Fonda's crisp, commanding performance captures the determination and bravery of the woman, but Kaufman overreaches when he tries to correlate Brandt's problems with Beethoven's struggle against deafness and death. The two can never be equal: one was a midget, the other a god.
Kaufman covers over his questionable text with lashings of humor and slickness. Because his story jumps back and forth between 1819 and the present, he can bring in not just Diabelli but a frock-coated, bad-tempered Beethoven (Zach Grenier) and his fawning, fearful assistant Anton Schindler (the hilarious Grant James Varjas). Much attention is given to the play's subplot: the sweetly goofy love affair between Brandt's daughter (Samantha Mathis) and her male nurse (Greg Keller).

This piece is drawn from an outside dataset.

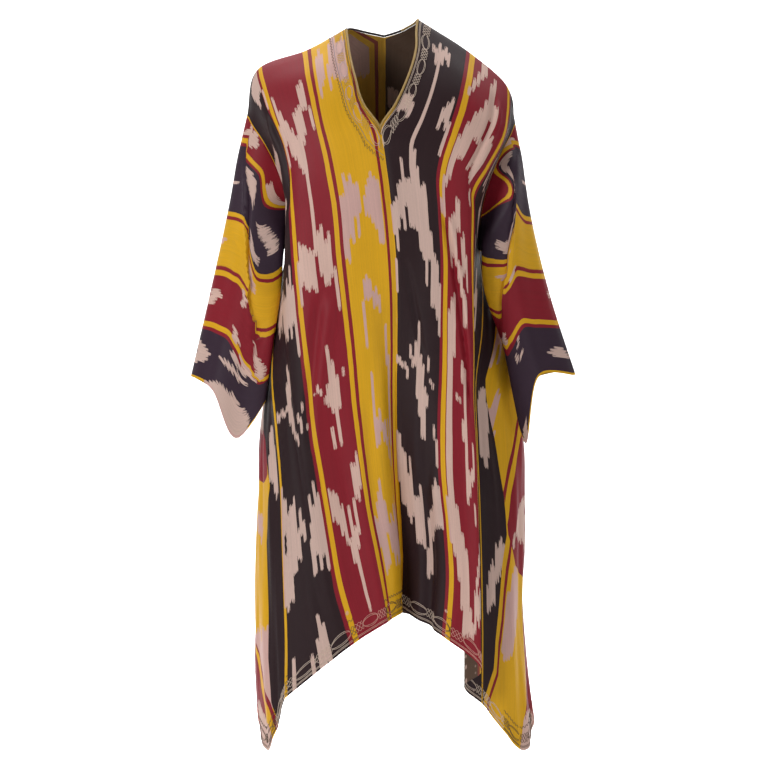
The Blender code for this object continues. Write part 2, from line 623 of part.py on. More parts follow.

It's played mostly for laughs; the same holds true for much of the play itself. In that way, Kaufman nimbly turns what might have been a dry, esoteric story into an enjoyable entertainment.
Derek McLane's dazzling set, David Lander's equally impressive lighting, Jeff Sugg's projection design and Diane Walsh's piano interludes help Kaufman greatly; without them (and Fonda's strong performance, of course), 33 Variations would have been pretty hard going indeed.